Himself having “canceled” the idea of ever writing another work of fiction again gives way to wondering what his next essay collection might be about–dare one predict a compendium on the worsening of subsequent generations? For the question now is: What will Easton Ellis have to say about Generation Z? For fuck’s sake, it better be at least as damning and unimpressed as whatever actor he keeps referring to in the book that didn’t actually really like Easton Ellis so much as wanted a part in whatever movie project he was working on that any millennial could have made were they, too, coasting on the luck of a manuscript miraculously published before the oversaturation of middleground competition. Don’t feel too bad for BEE being rejected by this actor though, for there’s a certain “dark David Sedaris” quality to the way in which he’s constantly referencing his millennial boyfriend, who may or may not stay with him after this lashing.

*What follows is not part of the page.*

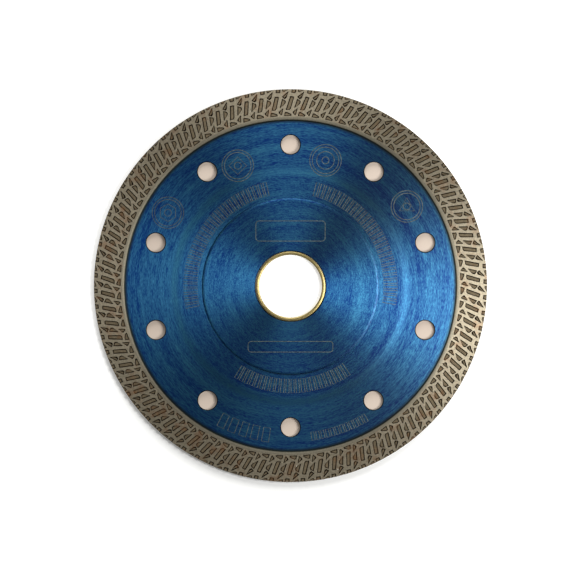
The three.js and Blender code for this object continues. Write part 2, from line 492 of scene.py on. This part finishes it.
def sintered_bond(tree, radius, outward, place, colours, depth):
    """Hot-pressed metal bond: lands dressed to a dull grey-beige grain, pocket floors browner and
    rougher, walls painted almost black as painted shade in the pockets, and a coppery tarnish in
    blotches."""
    height = node(tree, "ShaderNodeSeparateXYZ", {0: place}).outputs["Z"]
    off_middle = node(tree, "ShaderNodeMath", {0: height, 1: MID_PLANE * MM}, operation="SUBTRACT")
    rise = node(tree, "ShaderNodeMath", {0: off_middle}, operation="ABSOLUTE")
    floor = (RIM_HALF * MM) - depth
    grain, shade_of = bond_grain(tree, place, 0.5, 0.66, 1.22)
    # Up the pocket walls the colour turns almost black: painted shade in the pockets.
    wall = node(
        tree,
        "ShaderNodeMapRange",
        {"Value": rise, "From Min": floor + 0.004 * MM, "From Max": floor + 0.03 * MM},
    )
    land = node(
        tree,
        "ShaderNodeMapRange",
        {"Value": rise, "From Min": (RIM_HALF - LIP) * MM, "From Max": RIM_HALF * MM},
    )
    sunk = node(
        tree, "ShaderNodeMix", {0: wall, 6: colours.bond_pocket, 7: colours.bond_wall_shade}, data_type="RGBA"
    )
    mixed = node(tree, "ShaderNodeMix", {0: land, 6: sunk, 7: colours.bond}, data_type="RGBA")
    blotches = node(tree, "ShaderNodeTexNoise", {"Vector": place, "Scale": 1 / (3.0 * MM), "Detail": 3.0})
    tarnish = node(
        tree, "ShaderNodeMapRange", {"Value": blotches, "From Min": 0.54, "From Max": 0.72, "To Max": 0.5}
    )
    tinted = node(
        tree, "ShaderNodeMix", {0: tarnish, 6: mixed, 7: colours.bond_tarnish}, data_type="RGBA"
    )
    toned = node(tree, "ShaderNodeVectorMath", {0: tinted, "Scale": shade_of}, operation="SCALE")
    roughness = node(tree, "ShaderNodeMapRange", {"Value": land, "To Min": 0.72, "To Max": 0.5})
    bump = node(tree, "ShaderNodeBump", {"Height": grain, "Strength": 0.6, "Distance": 0.05 * MM})
    return {
        "Base Color": toned,
        "Metallic": 0.9,
        "Roughness": roughness,
        "Anisotropic": 0.7,
        "Tangent": outward,
        "Normal": bump,
    }


def foot_bond(tree, radius, outward, place, colours):
    """Diamond-free bronze-rich bond: duller and browner than the rim, with a dark line where it meets the
    core: partly a real oxide line, partly painted shade in the step down to the core."""
    grain, shade_of = bond_grain(tree, place, 0.4, 0.75, 1.15)
    # Near its inner edge the foot is painted dark: partly oxide, partly painted shade in the step.
    clear_of_oxide_and_shade = node(
        tree,
        "ShaderNodeMapRange",
        {"Value": radius, "From Min": (FOOT_INNER + 0.3) * MM, "From Max": (FOOT_INNER + 0.6) * MM},
    )
    tint = node(
        tree, "ShaderNodeMix", {0: clear_of_oxide_and_shade, 6: linear(HEAT_TINT_AND_SHADE), 7: colours.foot}, data_type="RGBA"
    )
    toned = node(tree, "ShaderNodeVectorMath", {0: tint, "Scale": shade_of}, operation="SCALE")
    bump = node(tree, "ShaderNodeBump", {"Height": grain, "Strength": 0.5, "Distance": 0.04 * MM})
    return {
        "Base Color": toned,
        "Metallic": 0.9,
        "Roughness": 0.48,
        "Anisotropic": 0.7,
        "Tangent": outward,
        "Normal": bump,
    }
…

At the beginning of the book, Easton Ellis wields a quote from Janet Malcolm that asserts, “Hypocrisy is the grease that keeps society functioning in an agreeable way.” Reading what follows is almost like Easton Ellis trolling millennials by himself engaging in some of that hypocrisy, for, despite all his attempts at appearing “hardened” and “well-adjusted,” he’s clearly just a teddy bear still suffering. Yet he is convinced that millennials are the ones who have taken more poetic Gen X suffering to new heights as he ruminates, “It seems people no longer want to learn from past traumas by navigating through them and examining them in their context, by striving to understand them, break them down, put them to rest and move on. To do this can be complicated and takes a lot of effort, but you would think someone in that much pain would try to figure out how to lessen it, however great the cost, instead of flinging it at others expecting them to automatically sympathize with you and not recoil with irritation and disgust.” Of course, BEE is obviously flinging his own pain and proverbial “beef” with the world at us, harkening back to that intro quote about hypocrisy. But like Sean Bateman said, “Rock n’ roll. Deal with it.”